History & Biography
THE BLACK DAHLIA MURDER - UNHALLOWED - METAL BLADE
The Black Dahlia Murder is a testament to the advanced nature of the modern underground metal scene. For a band with only a MCD under its belt, the Detroit quintet raises the temperature quite effectively with its deathrash metal cacophony. The songs are fast, tight and pointed, the dual-vocal system effective and the instruments hell-bent on rip 'n tear. Influences are as diverse as The Gates, Carcass, The Forsaken and The Crown. Three out of four of those bands is Swedish and that is where much of the band's allegiance lies. The lyrics are long and involved and elegantly terrifying.

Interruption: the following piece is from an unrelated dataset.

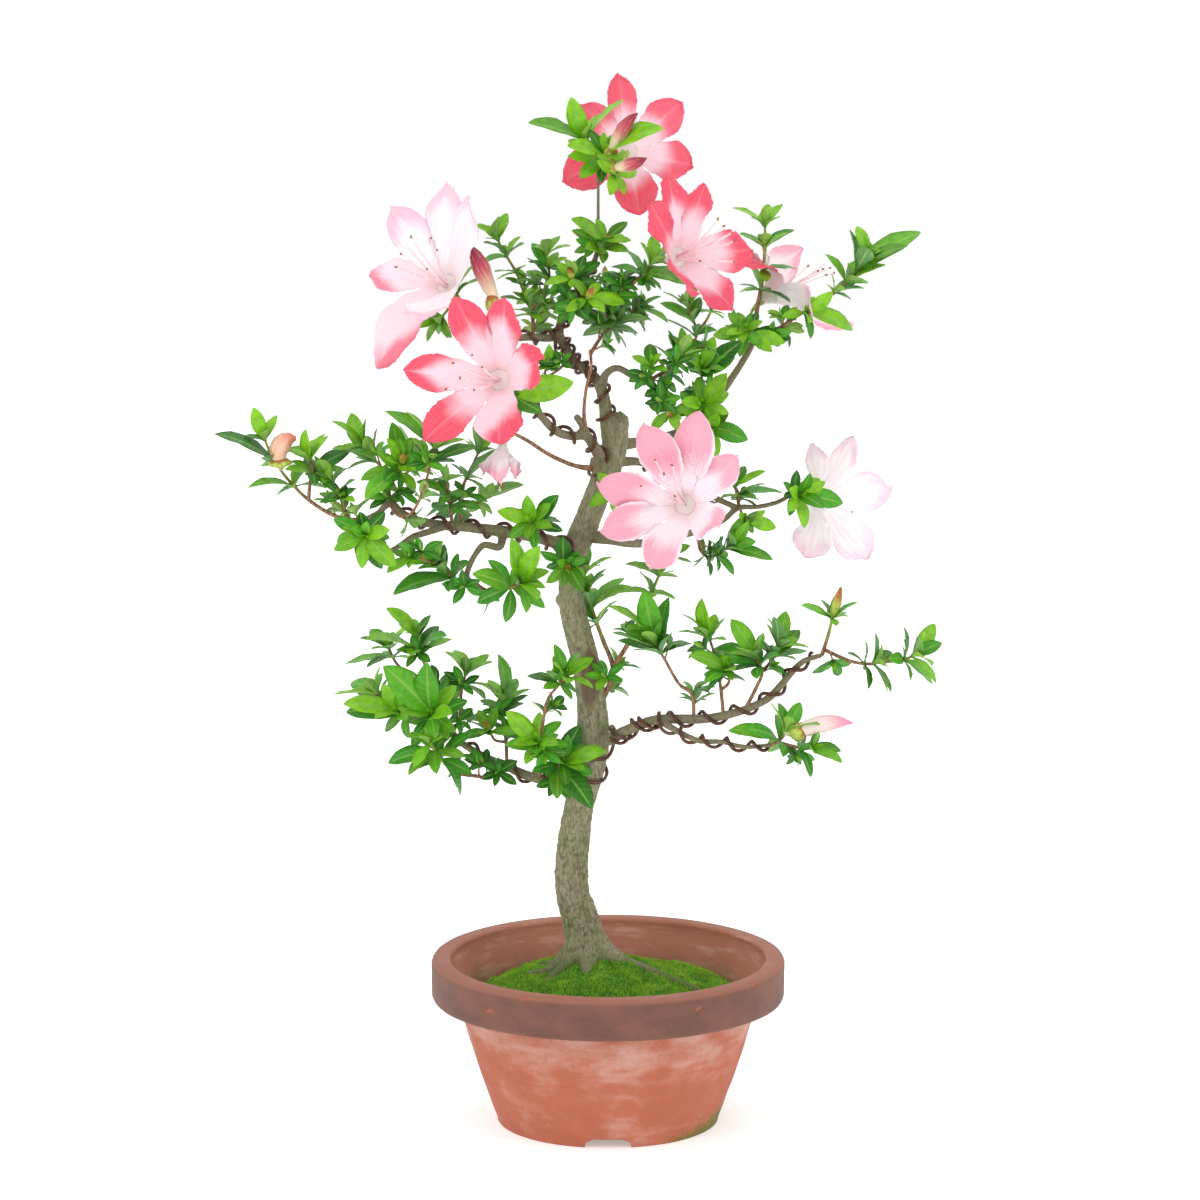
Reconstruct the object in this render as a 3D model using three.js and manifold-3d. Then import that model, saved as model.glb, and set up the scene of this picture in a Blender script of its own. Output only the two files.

The Black Dhalia Murder is not attempting to re-write the book, but does drop enough blood to smear it further with the stench of death and suffering. That, fellow metal hounds, is a good thing. - Ali "The Metallian"
THE BLACK DAHLIA MURDER - MIASMA - METAL BLADE
Alright dude, it's got to be said... The Black Dahlia Murder is, like, the most over-rated band in metal right now. Sure, this Detroit collective puts really savage Gothencore to tape but, when it comes to the band's sum total, the samey nature of the group's attack is really a major hindrance. Aside from amazing standout track A Vulgar Picture, Miasma is an exercise in redundance. Really, there are way too many unneeded blasts, an excruciatingly large number of redux riffs and, uh, just a few song structures that resemble each other on more than superficial levels. My opinion of Miasma has shifted with each new spin and this record has come to encapsulate the opposite of the old maxim 'It'll grow on you': Miasma has become more generic with each repeated listen.- David Perri
THE BLACK DAHLIA MURDER - NOCTURNAL - METAL BLADE
Nocturnal is a little bit of a surprise. It is not that the band has recorded a fast and heavy album full of blasting and fast picking; it is that the metalcore rubbish is gone, solos are and are tasteful and the vocals are now a mix of heavy grunting and evil screaming. Clearly bent on breaking out of the pack and charting a metal course, the trendy five (having undergone the obligatory The Black Dahlia Murder line-up changes) are still showing their Gothenburg influences and have even hired Kristian Wahlin out of Sweden to illustrate their cover, but several songs like the title track, Warborn and What A Horrible Night To Have A Curse show something akin to metallic independence. Incidentally, it is the better songs, which also feature the classier guitar leads. These add the necessary contrast with the razor-sharp guitar rhythm and punishing vocals.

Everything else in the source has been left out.